CONSTITUENCY PROFILE:CAUGHT IN the spotlight after years in the shade, Mayo has more reason than most to relish the forthcoming election.
Home of a potential taoiseach and several new cabinet members. the constituency has also experienced a little seismic shift in the past few weeks.
Beverly Flynn’s decision not to stand for Fianna Fáil was eclipsed nationally by similar announcements by senior party colleagues Noel Dempsey and Dermot Ahern. By rights, then, Fine Gael’s strongest constituency should ensure a safe run home for its four candidates.
Enda Kenny topped the poll in 2007, followed by party colleague Michael Ring, and there’s no reason to believe the pair won’t repeat this double act. Kenny may also benefit from some “Flynn” votes among the middle-class in Castlebar, even though Fianna Fáil has added 24-year-old trainee barrister Lisa Chambers to the party ticket in the county capital.

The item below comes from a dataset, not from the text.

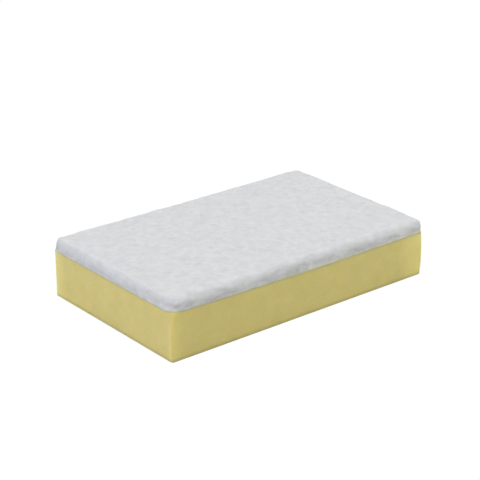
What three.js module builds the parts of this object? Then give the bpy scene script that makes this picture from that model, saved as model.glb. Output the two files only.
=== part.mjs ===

John O’Mahony’s GAA profile and the fact his base is in the east of the sprawling county should ensure he is the safest of the four. O’Mahony has no direct competition, in contrast to party colleague Michelle Mulherin, a solicitor, county councillor and former mayor of Ballina. She will be running head to head with Fianna Fáil’s Dara Calleary, who coined the phrase “Ógra Fianna Fáil”, who nominated Micheál Martin as new party leader and who has been appointed to the party’s new frontbench in turn.
Calleary, a Ballina-based third-generation TD, took more than 7,000 first preferences on his first time out in 2007, but Mulherin polled almost 5,500. The tantalising prospect of her party forming the next government could give her the vital edge.
There are other forces at play. Fianna Fáil sources are said to be envious of the Sinn Féin ticket – two active councillors, Therese Ruane, sister of the North’s Minister for Education Caitríona Ruane and known for her work with the marginalised in Mayo Intercultural Action, and Rose Conway-Walsh, a Belmullet-based councillor who holds a masters in local government.
Still, some Fine Gael observers believe Sinn Féin would have been better to stick with its well-known Charlestown councillor Gerry Murray. Had he run, his competition would have included that posed by former independent TD Dr Jerry Cowley, who is now standing for Labour in a county that recorded a mere 1.16 per cent first preference votes for that party in 2007. When the GP and community activist lost his seat in 2007, some observers felt it was because of his support on health and safety grounds for the community in Erris affected by the Corrib gas project. But with 20 per cent of national voters undecided, a Mayo pattern of returning Independents in the last two elections and with a parallel tendency to return two TDs in Castlebar, some believe he would have been better to stay non-party.
The late entry of Independent councillor Michael Kilcoyne is also posing a formidable challenge for all parties, not just Labour. Kilcoyne, a Siptu sectoral organiser and former chair of the Consumers’ Association of Ireland, has held a clinic in Castlebar every Saturday for the last six years.